Note: This column appears in the 7/28 issue of The Glendale Star and the 7/29 issue of the Peoria Times
We have to sign our daughter in and out of daycare using two mediums—the modern touch-screen technology of a computer, and the ancient method of a pen and gigantic, alphabetized binder. It is the latter that most concerns me on those days when I am responsible for picking her up.
For you see, it is the binder wherein her daycare includes all parental notifications, and 90-percent of the time that means an “incident report.” There was a time—it seems so long ago—when our daughter played the victim in these reports, and I, the sympathetic father, simply signed the paper, opting not to press charges, and later consoled the precious girl. Somewhere along the way, this precious girl learned to fend for herself, then to defend others—one report detailed how she bit a kid because he bit another kid; hers is a vigilante justice—then to defend her territory—she once bit a girl for having the audacity to sit next to her on the comically small couch—then to defend … her honor? Country? I’m not sure. At this point, she plays the role of Jack in this Lord of the Flies-type environment. The conch is hers, and if you try and take it, expect teeth marks. (The conch is a stuffed animal, by the way. Or, anything.)

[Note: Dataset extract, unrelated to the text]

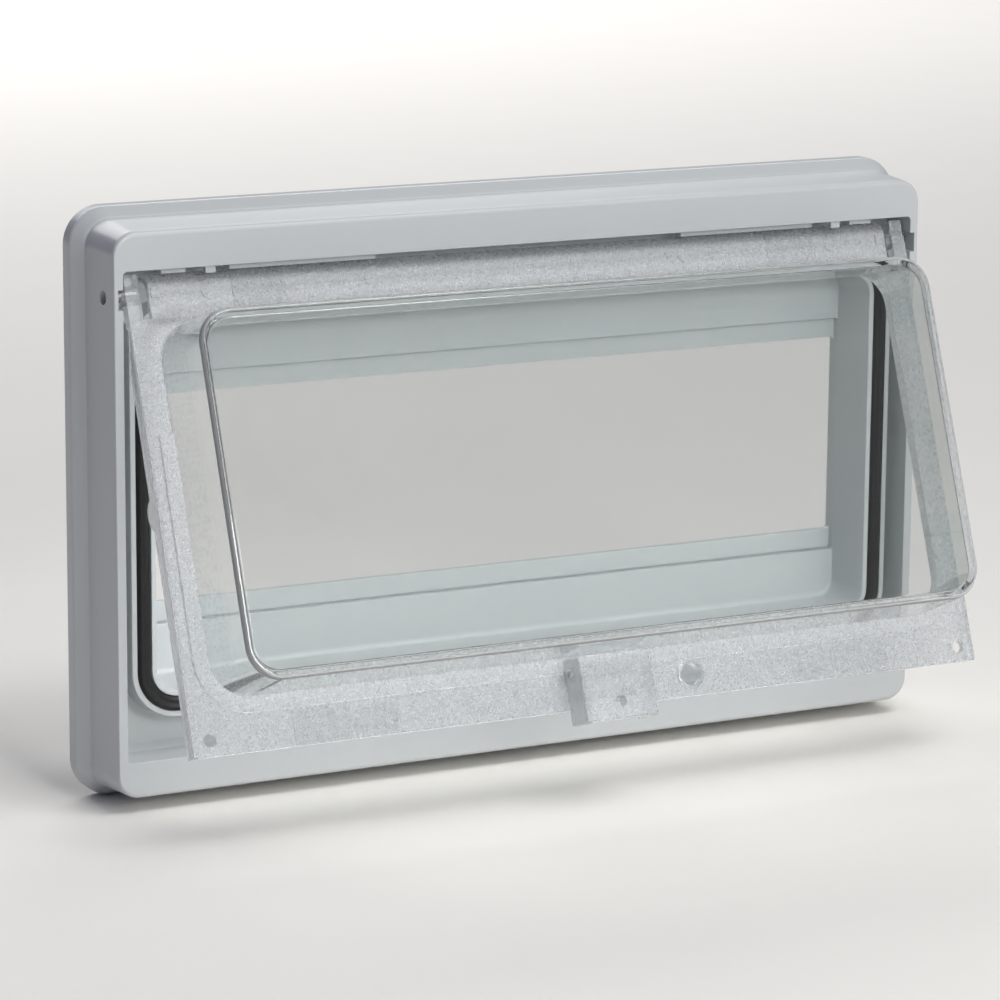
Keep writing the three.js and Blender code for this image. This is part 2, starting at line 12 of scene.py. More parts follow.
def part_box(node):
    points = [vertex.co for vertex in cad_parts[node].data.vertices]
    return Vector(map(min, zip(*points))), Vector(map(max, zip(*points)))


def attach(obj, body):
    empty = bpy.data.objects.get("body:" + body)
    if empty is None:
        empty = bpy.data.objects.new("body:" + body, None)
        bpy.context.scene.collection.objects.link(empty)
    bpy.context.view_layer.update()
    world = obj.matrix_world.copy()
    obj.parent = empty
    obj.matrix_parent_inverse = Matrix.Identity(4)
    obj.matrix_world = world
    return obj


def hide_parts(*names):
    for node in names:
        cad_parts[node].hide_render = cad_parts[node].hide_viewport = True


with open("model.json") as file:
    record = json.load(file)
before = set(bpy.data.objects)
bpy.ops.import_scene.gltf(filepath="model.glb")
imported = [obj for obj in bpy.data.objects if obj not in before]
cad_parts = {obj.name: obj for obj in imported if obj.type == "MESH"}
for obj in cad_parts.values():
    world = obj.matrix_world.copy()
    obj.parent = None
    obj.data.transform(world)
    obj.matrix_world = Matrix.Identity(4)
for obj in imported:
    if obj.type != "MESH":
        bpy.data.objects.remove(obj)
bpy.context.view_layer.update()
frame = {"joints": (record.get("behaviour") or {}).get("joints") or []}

bl_info = {
    "name": "Inspection Window",
    "version": (1, 0, 0),
    "blender": (4, 5, 0),
    "location": "View3D > Sidebar > Window",
    "description": "Builds a hinged inspection window with its finishes and a plain studio",
    "category": "Add Mesh",
}

MM = 0.001
FRAME_LOW, FRAME_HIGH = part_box("base_frame")
FRONT_Y = FRAME_LOW.y
DEPTH = FRAME_HIGH.y - FRAME_LOW.y
FLANGE_HALF_X = FRAME_HIGH.x
FLANGE_HALF_Z = FRAME_HIGH.z
JOINTS = {joint["name"]: joint for joint in frame["joints"]}
HINGE_POINT = Vector(JOINTS["cover_hinge"]["pos_m"])
OPEN_ANGLE = math.radians(-JOINTS["cover_hinge"]["range_deg"][0])
COVER_PLACE = Matrix.Translation(HINGE_POINT) @ Matrix.Rotation(-OPEN_ANGLE, 4, "X")
PULL_POINT = COVER_PLACE.inverted() @ Vector(JOINTS["latch_pull"]["pos_m"])
POLYCARBONATE_IOR = 1.585
CORNER_STEPS = 14
SOFT_STEPS = 5

# depths behind the frame's front
RECESS_DEPTH = 12.5 * MM
RIB_START = 14 * MM
MASK_FRONT = 20 * MM
MASK_STEP = 22 * MM
MASK_REAR = 24 * MM
SEAL_SEAT = DEPTH - 2.4 * MM

# places across and up the frame
RIB_HALF = 0.8 * MM
RIB_SPACING = 26 * MM
BAND_RIB = (68.6 * MM, 75.2 * MM)
BAND_HOLLOWS = ((69.1 * MM, 74.3 * MM), (-74.3 * MM, -69.6 * MM))
STRIPS = ((47.5 * MM, 90.8 * MM), (103.2 * MM, 110.5 * MM))
TAB = (95.6 * MM, 98.6 * MM)
CORE_HOLE = (93.2 * MM, 100.2 * MM)
NOTCH = (56.4 * MM, 61.9 * MM)
KEEPER_HALF = 9 * MM
KEEPER_FRONT = 5 * MM
KEEPER = (-60.6 * MM, -56.3 * MM)

# places on the shut cover, from its hinge axis
DOME_EDGE = 1.3 * MM
STEP_WIDTH = 4.2 * MM
STEP_RISE = 0.8 * MM
STEP_TOP = -38.6 * MM
BARREL_BORE = 3.5 * MM
BARREL_PAD = (75 * MM, 90.5 * MM)
LUG = (111.2 * MM, 114.0 * MM)
EJECTOR_MARKS = (48.7 * MM, 96.8 * MM)
EAR_WIDTH = 4.2 * MM
LIP_START = -22 * MM
LIP_TOP = -9 * MM
NUB_PLACE = 59
NUB_RADIUS = 4.5
NUB_RISE = 2.2
WIDE_PAD = (75 * MM, 92 * MM)
NARROW_PAD = (61 * MM, 74.4 * MM)
KNUCKLE_X = 8 * MM
KNUCKLE_HALF = 2.2 * MM
LOCK_PLACE = (28.3 * MM, 0, -118.4 * MM)
CORNER_HOLE = (116.0 * MM, -119.9 * MM)
PIN_RADIUS = 1.65 * MM
PIVOT_BORE = 1.5 * MM
LATCH_WALL = 2.1 * MM
LATCH_TOP = -110.4 * MM
LATCH_BOTTOM = -128.8 * MM
LATCH_ARM_REAR = 4 * MM


# ---- sizes and colours a user may change -----------------------------------------------
def length(name, text, millimetres):
    """A length property, given in millimetres and kept in metres."""
    return bpy.props.FloatProperty(
        name=name, description=text, default=millimetres * MM, min=0.0, precision=5, unit="LENGTH"
    )


def linear(hex_colour):
    """An sRGB hex colour such as 'c6cacb' as linear red, green and blue."""
    channels = [int(hex_colour[k : k + 2], 16) / 255 for k in (0, 2, 4)]
    return [c / 12.92 if c <= 0.04045 else ((c + 0.055) / 1.055) ** 2.4 for c in channels]


def colour(name, text, hex_colour):
    """A colour property, given as sRGB hex."""
    return bpy.props.FloatVectorProperty(
        name=name, description=text, default=linear(hex_colour), size=3, min=0, max=1, subtype="COLOR"
    )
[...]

This is, of course, very embarrassing to us, her parents. I hold my breath each time I flip to her page in the binder, and I have run out of exasperated expressions upon finding a report. It’s impossible not to feel as though these incidents are some reflection of our ability to parent, although it should be mentioned she no longer bites us, so there’s that. Most of our extended family feels a sense of pride that their granddaughter/niece/cousin takes no prisoners, but I am not sure the parents of her daycare co-inhabitants—I would call them “friends” but, ya’ know—feel similar pride.
The teachers and employees at daycare have done an admirable job of deflecting our shame. “It’s the age, don’t worry!” “My kid was the same way!” But they are paid to say such things. And even faux optimism could not penetrate the binder thickness last week.
As I walked in, the daycare worker at the front desk kindly greeted me, then playfully nodded her head and said our daughter’s name three times. “What happened?” I asked, deadpanned. “Oh nothing!” she said. Relieved, I paged through the binder, eventually reaching our daughter’s page. “Except that,” the worker said softly, wincing.
Three incident reports. Three. All biting. All starring our daughter as the aggressor, for offenses ranging from “standing too close” to “holding a toy.” Black Wednesday, as it will come to be known.
Bereft of any more indignation and frustration—part of our frustration is that our home discipline methods are not exactly matched in daycare—I stared blankly ahead for a few seconds, then regrouped, signed the papers as quickly as if I were closing on a house, and picked her up. As we walked back through the lobby, the workers wore exaggerated frowny faces, and one of them assured me that she had had “a little talk” with our daughter. “Yeah, I’m sure that worked,” I thought, as I smiled politely. The thought never occurred to me to reason with the girl who recently pooped in the bathtub.
People tell us not to worry. That this will pass. I hope so. In the meantime, it would help if they got rid of that big old binder. That thing bites, big time.